Others pointed to the number of males who were and still are in the habit of simply turning over their paychecks to their wives and then, after having done so, meekly asking for an allowance. Still others explained the powerful position of the American females by pointing with awe to the vast array of female organizations ranging from the American Association of University Women to the PEO to the League of Women Voters and female Art Clubs which have no male equivalent in the U.S. and which, again, are not duplicated to the same degree in other societies. Beyond that, those all-male clubs such as Rotary and Kiwanis, which were traditional male havens, have been invaded and stormed by females in the last two decades or so.
Some revolt against matriarchalism was inevitable. According to Europe's pundits, it took the form of Playboy magazine which made its first appearance in the mid-'50s. It appealed to the macho image and aimed to restore the male's self-respect. Yes, indeed, it attempted that, the cyncial Euroscholars intoned. But, ironically, instead of restoring the male to a position of supremacy it ended up elevating women to a higher pedestal with innumerable males genuflecting at the pedestal's base or, more specifically, at Playboy's centerfold.
The revolt against being hen-pecked fizzled and backfired. The male species, having all but lost the battle of the sexes, retreated to sports events where its members demanded with vigor that there, at least, the male could demonstrate the full range of his prowess to the point, some would say, of demanding actions to heap injuries upon injuries the description of which replaced batting averages and yards gained as the primary fascination on the sports pages. But, alas, as was the case with all-male club, the male bastions were also stormed by female athletes in the last two decades or so.
But then came the female liberationist movement of the early 1960s. What about its message that the female was the one exploited and oppressed? Ah, so, the echo came haughtily from Europe. The movement originated in the U.S.. It is quintessentially American. Its global leaders, Friedan, Steinem, Abzug, Smeal, and Brownmiller are all Americans. And the movement itself is a testimony to the power of the American female and expressive of a bid for more. In face of this challenge, the American male remained timid, if not impotent. No nationally well-known male organization opposed the movement. The only one that did was headed by a female, Phyllis Schlafly, who, in turn, is largely supported by females. Its members know that true and genuine liberation and equality would actually rob women of their privileged status. Besides, the drama of liberating females had no strong equivalent in other nations. With razor sharp contempt, a serious German weekly, Die Zeit, even characterized the American female liberationist movement as the inevitable logical end-product of the emasculation of the American male.

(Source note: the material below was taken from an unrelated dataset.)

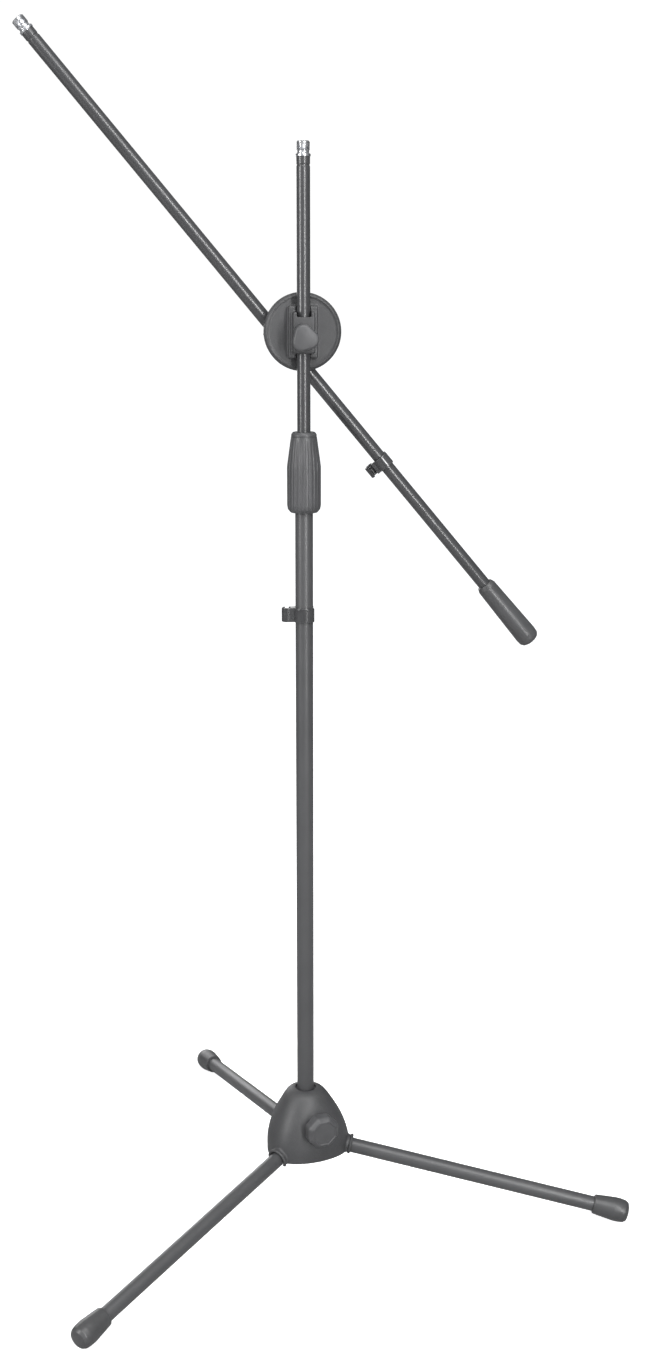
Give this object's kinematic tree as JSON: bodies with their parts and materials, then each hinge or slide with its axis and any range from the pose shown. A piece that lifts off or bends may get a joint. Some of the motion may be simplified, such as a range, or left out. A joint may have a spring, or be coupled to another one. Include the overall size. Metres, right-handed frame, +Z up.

Before long, the self-assertion of America's females was symbolized in the Bobby Riggs--Billie Jean King tennis battle of the sexes which was televised with much hoopla in 1973. Sensing a quick way to make a buck, the producer tried to sell it in Italy, yet was rebuffed by an Italian who asked a bit disdainfully why an older man--Riggs was 55, King 29--was playing a young woman in the first place.

In any case, the sorrowful image of the American male continues. In conversations and manners toward the opposite sex, he is viewed as awkward and ill at ease, preferring to retreat ever more into male bastions of sports events or all-male clubs, though those male oases are being denied more and more by invading females. The fact that he has acquired a wimpish quality and has become thoroughly hen-pecked, oddly enough, is not at all respected by American women. A Dutch psychiatrist, in a major study on the relations of males and females, concluded that those women who attained superiority over men in the battle of the sexes wind up dissatisfied and disrepectfull to the very males they conquered. (Somewhat modified, this theme was subsequently picked up to a greater or lesser degree by American writers such as George Gilder, Patrick Moynihan and Charles Murray.) Without doubt, many Europeans believe that for this reason the American females go abroad to seek the companionship of "true" men as many Roman papagalli can testify.

Undeniably, the defamation of the American male came to a head in 1983. The German equivalent of Time, Der Spiegel, published a title page article on July 4, America's birthday. It headlined: The American Male, Used Up, Deserted, Lost. In ten devasting pages, the female author, spoke of the "infantilism" of American men, of the "mama syndrome," of the increasing number of "househusbands," of the "soft men" who vote for Reagan hoping to recover the male position, perhaps, oddly enough, by beating the military drums. Denigrating nearly everyone from Alexander Haig and Gary Cooper to Truman Capote and Woody Allen, the article portrayed the American male as floundering and living up to the myth widely held by Europeans that he is mass-produced, lacking individualism, and so hen-pecked that his wife will have him wash the dishes within the first year of marriage.

Surely, the assessment is vastly overdrawn and totally unfair. But the question is how the American male will react once this best kept secret will enter his consciousness. Will he then be able to muster sufficient mental adroitness to do to the European males and females what they have done to him?